2022.6.7
大阪市内、現在の大阪城公園はかつての大阪陸軍造兵廠であった。当時は日本最大、つまりアジア最大の兵器製造の拠点でもあった。戦後、敷地や兵器の一部はアメリカ軍に接収されたが、1952年のサンフランシスコ講和条約締結以降も、この莫大な鉄の砂漠は残り続けた。鉄や銅など様々な鉱物を原料とした武器が眠っていたため、杉山鉱山とも呼ばれていたらしい。「日本三文オペラ」はそれら鉱物を夜な夜な敷地に忍び込んでは強奪していた集団、別名”アパッチ族”をテーマにした小説である。

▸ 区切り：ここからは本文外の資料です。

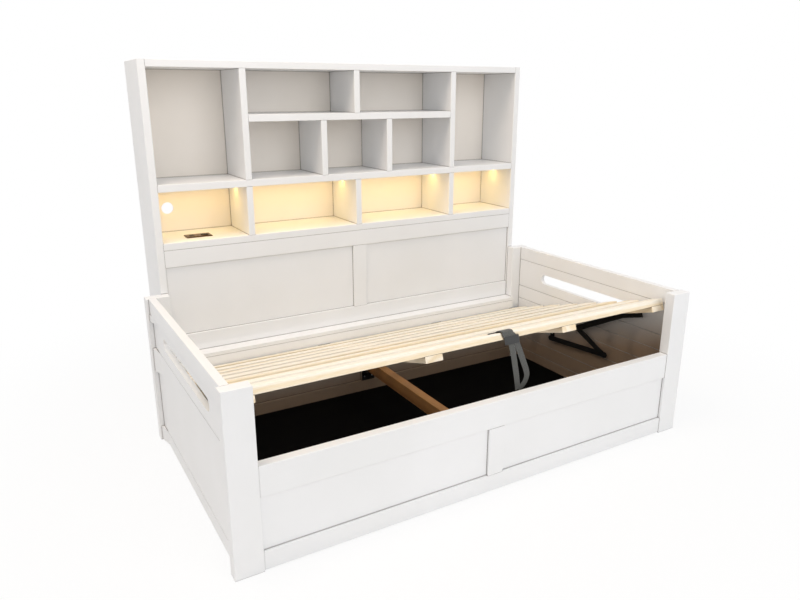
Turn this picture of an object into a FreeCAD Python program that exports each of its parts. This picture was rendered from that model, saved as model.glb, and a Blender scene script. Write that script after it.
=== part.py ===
"""Daybed with a bookcase along its back and a lift-up slatted platform over a storage box.

Millimetres. X runs along the bed, the front faces -Y and Z is up. The origin is the middle of
the footprint, on the floor. The platform stands raised by lift_angle about the hinges at its
rear edge; at zero it would lie level, a hand's breadth below the top of the front rail.
"""
import FreeCAD, Part
import os
import re

SIZES = {
    # bed frame
    "bed_long": 2020,
    "frame_deep": 1100,
    "post_wide": 97,
    "post_deep": 45,
    "post_high": 640,
    "rail_lift": 4,
    "rail_thick": 36,
    "rail_set": 3,
    "rail_top": 373,
    "top_rail_high": 108,
    "bottom_rail_high": 68,
    "stile_wide": 70,
    "panel_set": 10,
    "panel_thick": 12,
    "rear_rail_inset": 27,
    "ledge_top": 365,
    "ledge_thick": 18,
    # side frames
    "side_set": 11,
    "side_thick": 30,
    "arm_rail_high": 67,
    "slot_board_high": 148,
    "slot_long": 660,
    "slot_high": 50,
    "board_set": 9,
    "tab_long": 70,
    "tab_proud": 13,
    "slot_tab_high": 28,
    "plank_tab_high": 100,
    "plank_pitch": 72,
    "side_rail_high": 61,
    # storage box
    "floor_thick": 8,
    "floor_rise": 7,
    "bearer_wide": 60,
    "beam_wide": 40,
    "beam_high": 60,
    "beam_low": 132,
    "hanger_wide": 66,
    "hanger_leg": 60,
    "hanger_thick": 3,
    "hanger_screw_inset": 12,
    "hanger_screw_drop": 39,
    "ledger_thick": 18,
    "ledger_high": 40,
    "ledger_left_end": 40,
    "ledger_right_end": 235,
    "rest_gap": 0.5,
    # platform
    "lift_angle": 17.3,
    "platform_recess": 70,
    "platform_side_gap": 14,
    "platform_gap": 3,
    "slat_wide": 68,
    "slat_thick": 27,
    "bar_wide": 72,
    "bar_thick": 24,
    "bar_left": 232,
    "bar_right": 405,
    "strap_slot_long": 120,
    "strap_slot_wide": 9,
    "strap_slot_back": 28,
    "strap_slot_x": 62,
    # butt hinges
    "knuckle_radius": 4.5,
    "knuckle_gap": 0.2,
    "hinge_below": 5,
    "hinge_wide": 60,
    "leaf_thick": 2,
    "leaf_high": 34,
    "leaf_clear": 0.3,
    "pin_radius": 2.5,
    "running_fit": 0.05,
    "tab_overlap": 1,
    "hinge_screw_inset": 10,
    "hinge_screw_upper": 13.6,
    "hinge_screw_lower": 25.5,
    # lift linkage
    "plate_thick": 4,
    "wall_plate_thick": 3,
    "wall_plate_wide": 28,
    "wall_plate_high": 62,
    "wall_screw_lower": 38.5,
    "wall_screw_upper": 53.3,
    "link_gap": 1.5,
    "wall_gap": 9.5,
    "arm_gap": 2.5,
    "arm_front": 875,
    "arm_knee": 760,
    "arm_tall": 28,
    "arm_flange": 24,
    "arm_screw_front": 18,
    "arm_screw_rear": 22,
    "arm_reach": 445.4,
    "arm_drop": 119.2,
    "link_wide": 26,
    "wall_pivot_reach": 268,
    "wall_pivot_high": 203,
    "lower_link_long": 381,
    "lower_link_tilt": 4.6,
    "pivot_radius": 5,
    "pivot_head": 9,
    "head_thick": 2,
    "stud_head_thick": 1.6,
    "loose_fit": 2.6,
    # screws
    "screw_radius": 2,
    "screw_long": 14,
    "screw_head": 4.5,
    "screw_head_thick": 2,
    # pull strap
    "strap_thick": 1.8,
    "strap_clear": 0.2,
    "webbing_wide": 29,
    "wrap_wide": 57,
    "wrap_x": 88,
    "strand_thick": 2.2,
    "strand_left_top": 92,
    "strand_right_top": 121,
    "strand_left_foot": 136,
    "strand_right_bend": 190,
    "strand_drop": 214,
    "strand_bend_drop": 146,
    "keeper_drop": 6,
    "keeper_high": 24,
    "keeper_left": 76.5,
    "keeper_right": 157,
    "keeper_thick": 2,
    # bookcase
    "case_inset": 70,
    "case_deep": 270,
    "case_high": 1576,
    "case_side": 30,
    "case_top": 28,
    "shelf_thick": 30,
    "partition_thick": 28,
    "back_thick": 8,
    "upper_shelf_low": 1334,
    "main_shelf_low": 1063,
    "lower_shelf_low": 822,
    "centre_bay": 1028,
    "middle_cell": 308,
    "apron_high": 73,
    "apron_thick": 20,
    "lower_panel_high": 305,
    "lower_panel_set": 10,
    "lower_rail_high": 100,
    "base_rise": 60,
    "cable_hole_radius": 26,
    "cable_hole_inset": 84,
    "cable_hole_z": 958,
    # lights and socket
    "light_wide": 16,
    "light_high": 8,
    "light_wall": 2,
    "light_back": 153,
    "socket_long": 110,
    "socket_deep": 64,
    "socket_thick": 4,
    "socket_inset": 170,
    "socket_back": 102,
    "port_radius": 17,
    "port_rise": 3,
    "port_inset": 10,
    "flat_port_inset": 27.5,
    "flat_port_wide": 17,
    "flat_port_deep": 8.5,
    "flat_port_out": 10.2,
    "flat_port_rise": 1.5,
    # finish
    "edge_ease": 1.5,
    "groove_ease": 2.5,
}
SLAT_COUNT = 8
KNUCKLE_COUNT = 5
PAST = 1  # how far a cutting form reaches past the faces that it opens
SAME_PLANE = 1e-3  # two edges nearer than this lie on one face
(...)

開高健の小説は内容の濃さからか、いつも読むのに時間がかかってしまう。ただ、幾日も頭に叩き込むゆえ、内容をよく覚えている。彼もアパッチ族だったのではないかというくらいの、観察力やリアルな描写に舌を巻く。これが想像の範疇なら恐ろしいものである。ドロドロした血生臭い、臓物のような話なのだが、著者の粋で放埒な言葉センスで爽快な気分になる。眼前で繰り広げられるアパッチ族の狂喜乱舞、ベトナムでの戦闘前線取材、アマゾンでの釣行、語彙力や想像力や生命力を掻き立てるのはこの刺戟なんだな。